Weddings have drastically changed this summer. Large, elaborate gatherings have been, in most cases, reduced to the basics: a pastor, bride and groom, small wedding party, close family, and maybe a simple reception. Not what many couples had dreamed of but, when all is said and done, the marriage takes place. The main goal is accomplished.
This illustration can help us reorient ourselves in regards to children’s and youth ministries this coming year. Many churches have labored long and hard to build programs, activities, and other events that serve children and youth. But sometimes we inadvertently put too much planning and effort into the “bells and whistles,” while regulating the main thing to the outskirts, namely, the comprehensive discipleship of children and youth. By “comprehensive,” we mean discipleship that is deeply rooted in Christian instruction and practice—doctrinal and relational in nature.
That is why, in a strange way, the recent COVID-19 disruptions provide us with new opportunities to focus on the basics, asking questions such as…What kind of programs truly promote and fuel the comprehensive discipleship of children and youth? Are there any programs that tend to be unnecessary “bells and whistles” (as fun as they might be)? With limited resources and/or drastically changed circumstances, what can we do to make sure we are serving our students and parents?
A Place to Start
In his book, Zealous: 7 Commitments for the Discipleship of the Next Generation, David Michael lays out seven commitments that provide a vision and framework for the comprehensive discipleship of children and youth. These commitments provide a wonderful guide for setting a course for the year ahead, or as a type of sieve for evaluating your current programs.
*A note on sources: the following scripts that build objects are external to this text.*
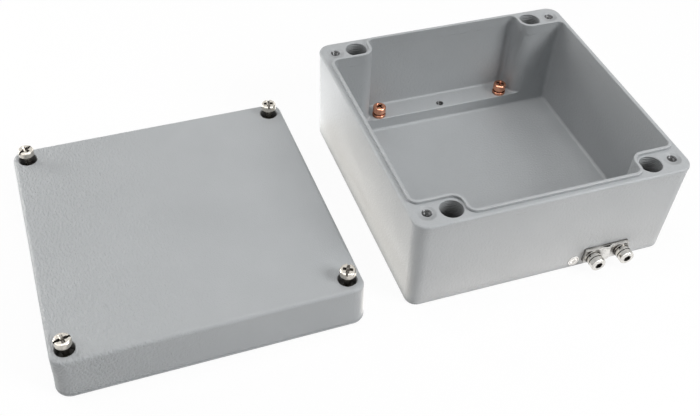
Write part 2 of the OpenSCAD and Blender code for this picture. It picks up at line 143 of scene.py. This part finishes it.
# %% [markdown]
# ## Powder coated aluminium
#
# Both castings are die cast aluminium, shot blasted and then powder coated: a light grey
# polyester powder, sprayed on and stoved. The coat gives an even, half matt grey with a
# soft pebbling a little over a millimetre across and a finer tooth on top, which catch the
# light where it falls at a low angle. Its tone changes only slightly over a few centimetres.
# On the lid the powder lay thicker: its pebbles are taller and a little drawn out from
# front to back, most of all at the lid's left side, and they fade out toward its middle.

# %% Powder coat
COAT_LIGHT, COAT_DARK = "#AAADAF", "#A5A8AA"
COAT_ROUGHNESS = 0.42
CLOUD = 38                            # mm, slow changes in tone
TOOTH, TOOTH_DEPTH = 0.55, 0.13       # mm, the finest grain of the coat


def powder_coat(name, pebble_mm, depth_mm, stretch=(1, 1, 1)):
    """The coat of a casting; returns the finish and the node that gives its pebbles."""
    finish, tree, shader = new_finish(name, COAT_LIGHT, 0.0, COAT_ROUGHNESS)
    place = add_node(tree, "ShaderNodeTexCoord").outputs["Object"]
    clouds = add_node(tree, "ShaderNodeTexNoise",
                      {"Vector": place, "Scale": per_metre(CLOUD), "Detail": 3.0})
    tone = add_node(tree, "ShaderNodeMapRange",
                    {"Value": clouds.outputs["Fac"], "From Min": NOISE_LOW,
                     "From Max": NOISE_HIGH})
    colour = add_node(tree, "ShaderNodeMix", data_type="RGBA")
    tree.links.new(tone.outputs["Result"], colour.inputs["Factor"])
    colour.inputs["A"].default_value = linear(COAT_DARK)
    colour.inputs["B"].default_value = linear(COAT_LIGHT)
    tree.links.new(colour.outputs["Result"], shader.inputs["Base Color"])
    drawn_out = add_node(tree, "ShaderNodeMapping", {"Vector": place, "Scale": stretch})
    pebbles = add_node(tree, "ShaderNodeTexNoise",
                       {"Vector": drawn_out.outputs["Vector"],
                        "Scale": per_metre(pebble_mm), "Detail": 1.0})
    tooth = add_node(tree, "ShaderNodeTexNoise",
                     {"Vector": place, "Scale": per_metre(TOOTH), "Detail": 1.0})
    coarse = add_node(tree, "ShaderNodeBump",
                      {"Strength": 1.0, "Distance": depth_mm * MM,
                       "Height": pebbles.outputs["Fac"]})
    fine = add_node(tree, "ShaderNodeBump",
                    {"Strength": 1.0, "Distance": TOOTH_DEPTH * MM,
                     "Height": tooth.outputs["Fac"], "Normal": coarse.outputs["Normal"]})
    tree.links.new(fine.outputs["Normal"], shader.inputs["Normal"])
    return finish, coarse


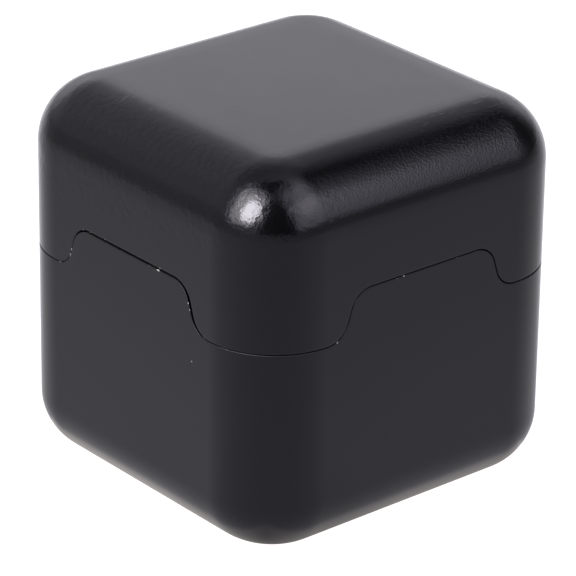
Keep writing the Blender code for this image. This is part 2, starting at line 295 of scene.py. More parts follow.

This coming year, there is no “one size fits all” regarding programming and resources for churches and homes. Some churches will be offering in-person classes. Will there be additional midweek programs, or not? Some will have their teachers record lesson presentations for viewing in the home. Some churches will come up with other creative solutions. But, when all is said and done, committing to the essentials is what is most important. Let’s refocus our efforts this year on the comprehensive discipleship of our children and youth.